• **GIVEN REQUEST**: Scan the entries below and count the lines holding the string "object". Supply only the number.

• **PROVIDED RECORDS**:
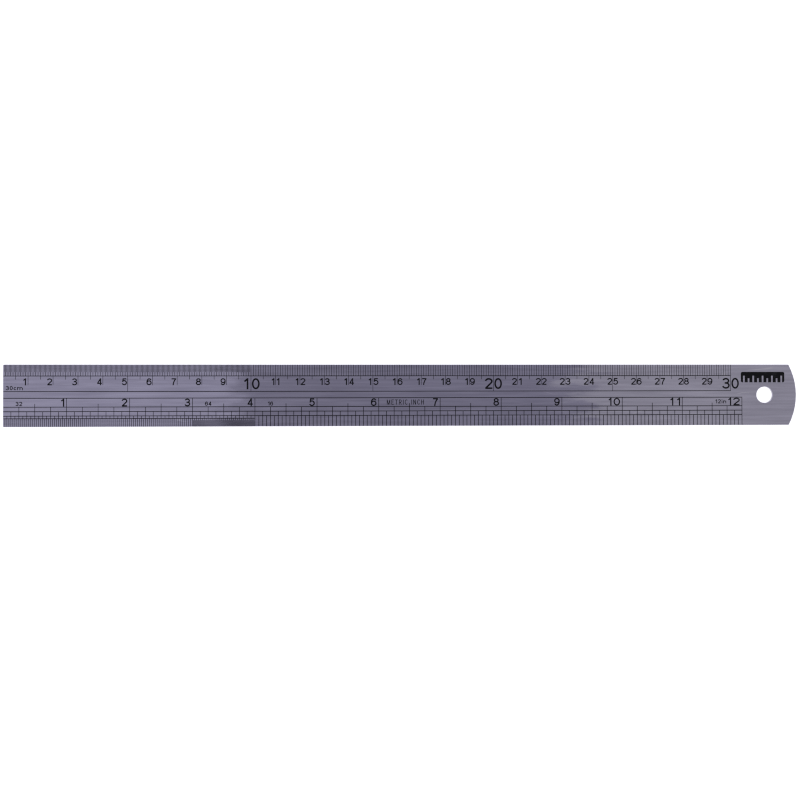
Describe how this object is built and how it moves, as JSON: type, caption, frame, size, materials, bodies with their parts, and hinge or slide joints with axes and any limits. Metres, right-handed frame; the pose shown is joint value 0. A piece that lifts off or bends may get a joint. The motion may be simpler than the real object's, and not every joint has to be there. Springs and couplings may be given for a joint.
{
  "type": "steel ruler",
  "caption": "300 mm / 12 in stainless steel rule, 25.4 mm wide, with black-filled etched metric and inch scales and a hanging hole.",
  "frame": {"origin": "where the square zero end, the centreline and the back face meet", "axes": "+X is the metric reading, along the scale towards the hanging hole, +Y towards the metric edge, +Z out of the marked face"},
  "size_m": [0.328, 0.0254, 0.001],
  "materials": {
    "steel": "fine brushed along the length",
    "black_fill": "matte black enamel in the etching"
  },
  "bodies": {
    "root": {"blade": "steel", "metric_scale_fill": "black_fill", "half_millimetre_fill": "black_fill", "metric_numeral_fill": "black_fill", "inch_scale_fill": "black_fill", "sixty_fourth_fill": "black_fill", "inch_numeral_fill": "black_fill", "range_label_fill": "black_fill", "division_label_fill": "black_fill", "unit_legend_fill": "black_fill", "emblem_fill": "black_fill"}
  },
  "joints": []
}
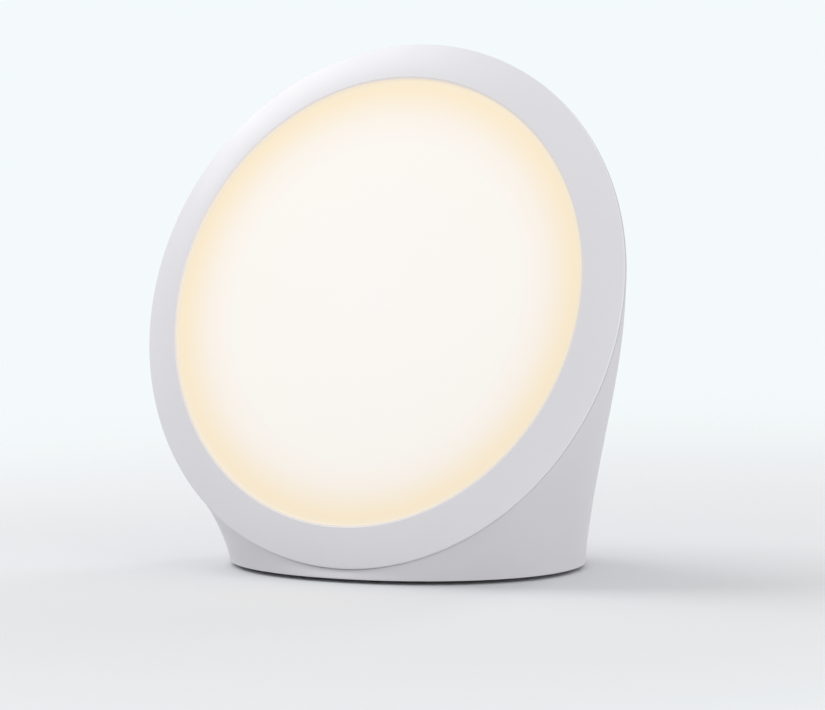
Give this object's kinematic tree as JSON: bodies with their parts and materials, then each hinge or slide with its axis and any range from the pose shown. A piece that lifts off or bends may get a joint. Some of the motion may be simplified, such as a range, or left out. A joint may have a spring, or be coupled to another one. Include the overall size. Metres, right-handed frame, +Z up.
{
  "type": "sunrise alarm clock",
  "caption": "Bedside light clock: a round leaning lit face in a sloping bezel on a flared oval foot, with keys, speaker and power inlet at the back.",
  "frame": {"origin": "middle of the overall box at the table plane, which is the middle of the oval foot", "axes": "+Z up, the lit face looks along -Y and up, +X to the right seen from the front"},
  "size_m": [0.2, 0.1, 0.1926],
  "materials": {
    "housing_plastic": "fine satin moulded plastic, cool pearl white",
    "bezel_plastic": "smooth satin moulded plastic, cool pearl white",
    "opal_diffuser": "frosted opal plastic, lit from behind",
    "tray_plastic": "bright white reflector plastic",
    "screw_steel": "zinc plated",
    "lamp_board": "white solder mask",
    "led_white": "clear lens over phosphor",
    "led_amber": "amber lens",
    "circuit_board": "green solder mask",
    "display_plastic": "dark grey display block",
    "display_digit": "lit display bar",
    "panel_plastic": "fine satin moulded plastic",
    "key_plastic": "satin moulded plastic",
    "black_plastic": "black moulded plastic",
    "capacitor_sleeve": "shrink sleeve",
    "contact_brass": "plated contact",
    "speaker_steel": "pressed frame",
    "speaker_paper": "black paper cone",
    "speaker_ferrite": "ferrite magnet",
    "base_plastic": "fine textured moulded plastic",
    "foot_rubber": "soft grey rubber",
    "cell_steel": "nickel plated cell"
  },
  "bodies": {
    "housing": {"rear_shell": "housing_plastic", "front_bezel": "bezel_plastic", "diffuser": "opal_diffuser", "light_tray": "tray_plastic", "tray_screws": "screw_steel", "led_board": "lamp_board", "white_leds": "led_white", "amber_leds": "led_amber", "display_board": "circuit_board", "display_spacers": "tray_plastic", "display_module": "display_plastic", "display_digits": "display_digit", "rear_panel": "panel_plastic", "panel_screws": "screw_steel", "key_switches": "black_plastic", "main_board": "circuit_board", "board_screws": "screw_steel", "board_chips": "black_plastic", "capacitors": "capacitor_sleeve", "dc_jack": "black_plastic", "jack_pin": "contact_brass", "speaker_grille": "panel_plastic", "speaker_frame": "speaker_steel", "speaker_cone": "speaker_paper", "speaker_magnet": "speaker_ferrite", "snooze_board": "circuit_board", "snooze_switch": "black_plastic", "snooze_screws": "screw_steel", "base_plate": "base_plastic", "base_screws": "screw_steel", "rubber_feet": "foot_rubber", "coin_cell": "cell_steel", "battery_contact": "contact_brass"},
    "alarm_key": {"alarm_key": "key_plastic"},
    "clock_key": {"clock_key": "key_plastic"},
    "light_key": {"light_key": "key_plastic"},
    "sound_key": {"sound_key": "key_plastic"},
    "minus_key": {"minus_key": "key_plastic"},
    "plus_key": {"plus_key": "key_plastic"},
    "snooze_key": {"snooze_key": "key_plastic"},
    "battery_cover": {"battery_cover": "base_plastic"}
  },
  "joints": [
    {"name": "alarm_press", "type": "slide", "parent": "housing", "child": "alarm_key", "axis": [0, -0.9988, -0.0486], "range_m": [0, 0.0008], "stiffness_N_per_m": 900, "springref_m": -0.0003},
    {"name": "clock_press", "type": "slide", "parent": "housing", "child": "clock_key", "axis": [0, -0.9988, -0.0486], "range_m": [0, 0.0008], "stiffness_N_per_m": 900, "springref_m": -0.0003},
    {"name": "light_press", "type": "slide", "parent": "housing", "child": "light_key", "axis": [0, -0.9988, -0.0486], "range_m": [0, 0.0008], "stiffness_N_per_m": 900, "springref_m": -0.0003},
    {"name": "sound_press", "type": "slide", "parent": "housing", "child": "sound_key", "axis": [0, -0.9988, -0.0486], "range_m": [0, 0.0008], "stiffness_N_per_m": 900, "springref_m": -0.0003},
    {"name": "minus_press", "type": "slide", "parent": "housing", "child": "minus_key", "axis": [0, -0.9988, -0.0486], "range_m": [0, 0.0008], "stiffness_N_per_m": 900, "springref_m": -0.0003},
    {"name": "plus_press", "type": "slide", "parent": "housing", "child": "plus_key", "axis": [0, -0.9988, -0.0486], "range_m": [0, 0.0008], "stiffness_N_per_m": 900, "springref_m": -0.0003},
    {"name": "snooze_press", "type": "slide", "parent": "housing", "child": "snooze_key", "axis": [0, -0.9752, -0.2213], "range_m": [0, 0.001], "stiffness_N_per_m": 900, "springref_m": -0.0003},
    {"name": "battery_cover_twist", "type": "hinge", "parent": "housing", "child": "battery_cover", "pos_m": [0, -0.02, 0.003], "axis": [0, 0, 1], "range_deg": [0, 45]}
  ]
}
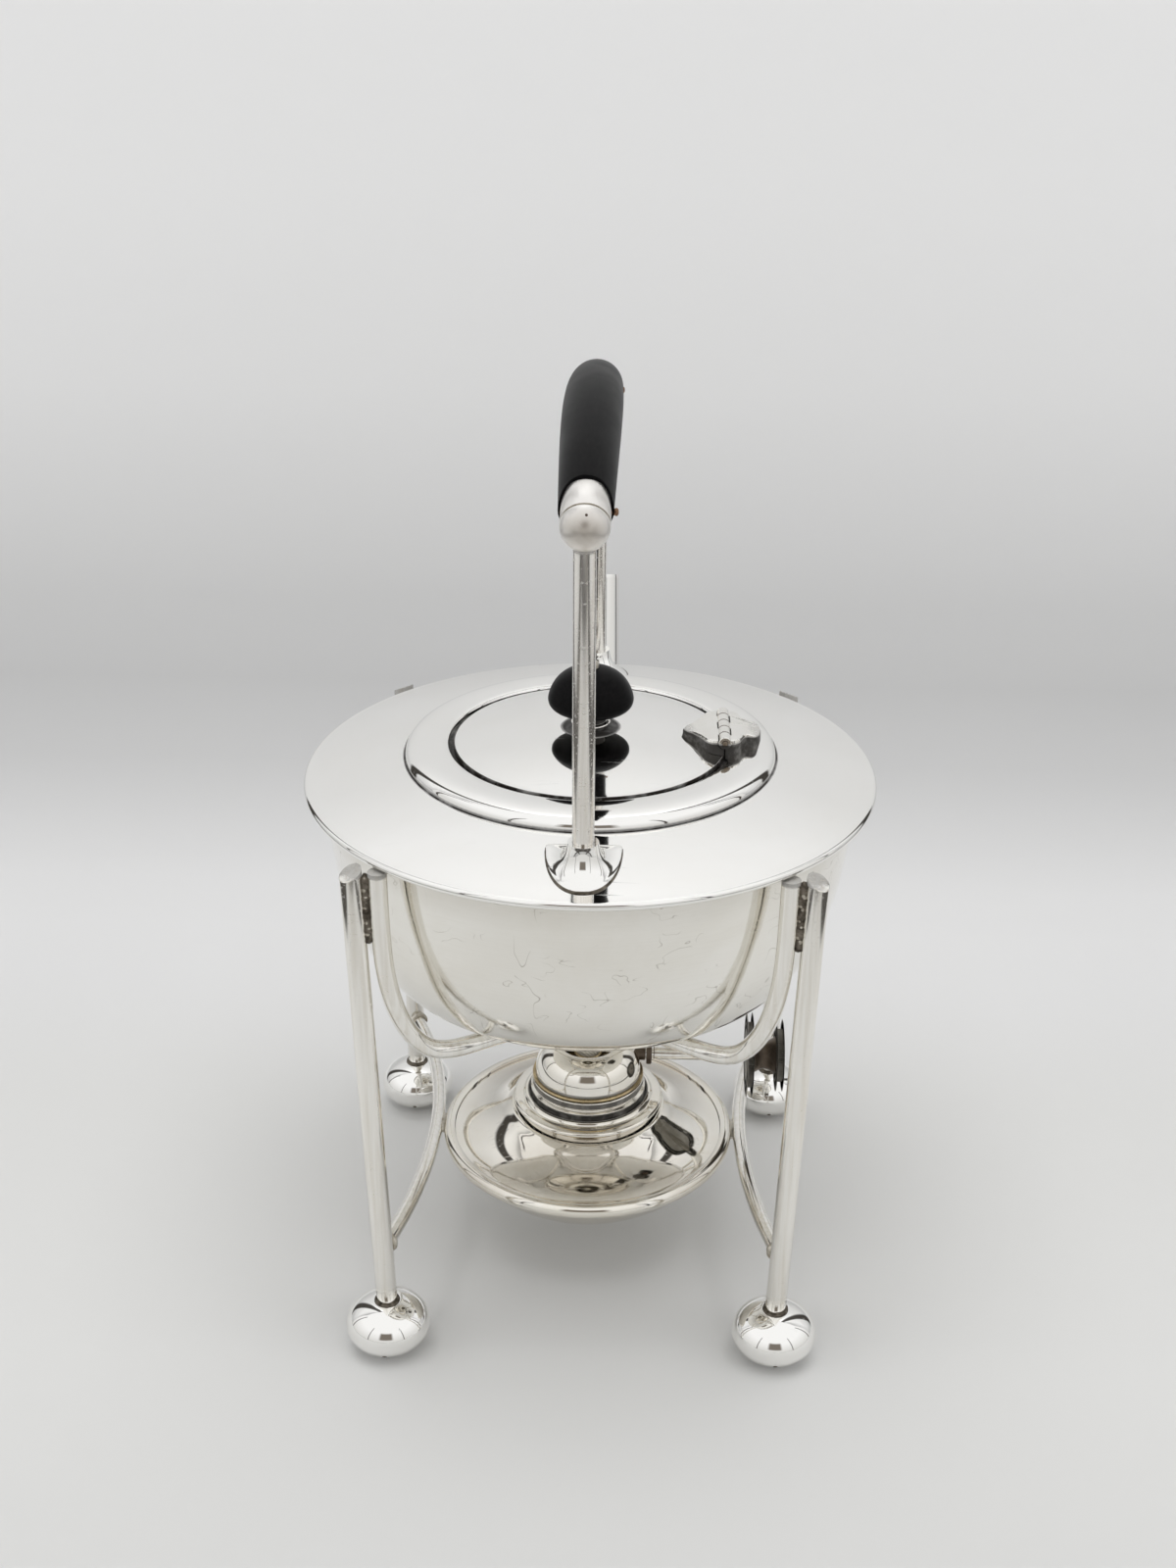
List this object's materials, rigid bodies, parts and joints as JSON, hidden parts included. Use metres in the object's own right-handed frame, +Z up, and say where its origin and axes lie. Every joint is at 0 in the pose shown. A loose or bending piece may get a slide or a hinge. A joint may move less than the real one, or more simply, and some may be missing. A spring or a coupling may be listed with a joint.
{
  "type": "spirit kettle on stand",
  "caption": "Silver-plated spirit kettle with an arched black handle and a hinged lid, resting on a ball-footed stand over a spirit lamp with a winding burner.",
  "frame": {"origin": "on the resting plane under the feet, at the centre of the bounding box", "axes": "+Z up, +Y towards the spout, +X towards the lid hinge and the burner's winding wheel"},
  "size_m": [0.19, 0.218, 0.3154],
  "materials": {
    "silver": "polished silver plate",
    "brushed_silver": "finely brushed silver plate",
    "brass": "satin brass",
    "bronze": "dark toned brass",
    "copper": "tarnished copper rivet",
    "black_wood": "matt ebonised wood",
    "cotton": "woven cotton wick"
  },
  "bodies": {
    "stand": {"leg_front_left": "silver", "leg_front_right": "silver", "leg_rear_left": "silver", "leg_rear_right": "silver", "foot_front_left": "silver", "foot_front_right": "silver", "foot_rear_left": "silver", "foot_rear_right": "silver", "cradle_bar_front": "silver", "cradle_bar_rear": "silver", "side_bow_left": "silver", "side_bow_right": "silver", "lamp_reservoir": "silver", "lamp_top": "silver", "lamp_collar": "silver"},
    "burner_screw": {"burner_ring": "bronze"},
    "burner": {"burner_gallery": "brass", "burner_dome": "silver", "wick_tube": "brass", "winder_bush": "bronze", "winder_gland": "bronze"},
    "winder": {"winder_spindle": "bronze", "winder_sprocket": "brass", "winder_disc_inner": "bronze", "winder_hub": "bronze", "winder_disc_outer": "bronze"},
    "wick_feed": {"wick": "cotton"},
    "kettle": {"kettle_bowl": "brushed_silver", "shoulder_plate": "silver", "lid_moulding": "silver", "spout": "silver", "post_foot_front": "silver", "post_foot_rear": "silver", "handle_post_front": "silver", "handle_post_rear": "silver", "ferrule_front": "silver", "ferrule_rear": "silver", "handle_grip": "black_wood", "grip_pin_front": "copper", "grip_pin_rear": "copper", "hinge_leaf_body": "silver", "hinge_pin": "silver"},
    "lid_group": {"lid": "silver", "hinge_leaf_lid": "silver", "knob_collar": "silver", "lid_knob": "black_wood", "knob_stud": "silver", "knob_nut": "silver"}
  },
  "joints": [
    {"name": "kettle_lift", "type": "slide", "parent": "stand", "child": "kettle", "axis": [0, 0, 1], "range_m": [0, 0.1]},
    {"name": "lid_hinge", "type": "hinge", "parent": "kettle", "child": "lid_group", "pos_m": [0.044, -0.01395, 0.19931], "axis": [0, 1, 0], "range_deg": [0, 110]},
    {"name": "burner_lift", "type": "slide", "parent": "stand", "child": "burner_screw", "axis": [0, 0, 1], "range_m": [0, 0.003]},
    {"name": "burner_unscrew", "type": "hinge", "parent": "burner_screw", "child": "burner", "pos_m": [0, -0.01395, 0.056], "axis": [0, 0, 1], "range_deg": [0, 540]},
    {"name": "winder_turn", "type": "hinge", "parent": "burner", "child": "winder", "pos_m": [0, -0.00705, 0.06749], "axis": [-1, 0, 0], "range_deg": [-120, 120]},
    {"name": "wick_raise", "type": "slide", "parent": "burner", "child": "wick_feed", "axis": [0, 0, 1], "range_m": [-0.00505, 0.00505]}
  ],
  "couplings": [
    {"joint": "burner_lift", "follows": "burner_unscrew", "m_per_rad": 0.00031831},
    {"joint": "wick_raise", "follows": "winder_turn", "m_per_rad": 0.0024}
  ]
}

• **FULL ANSWER**: 3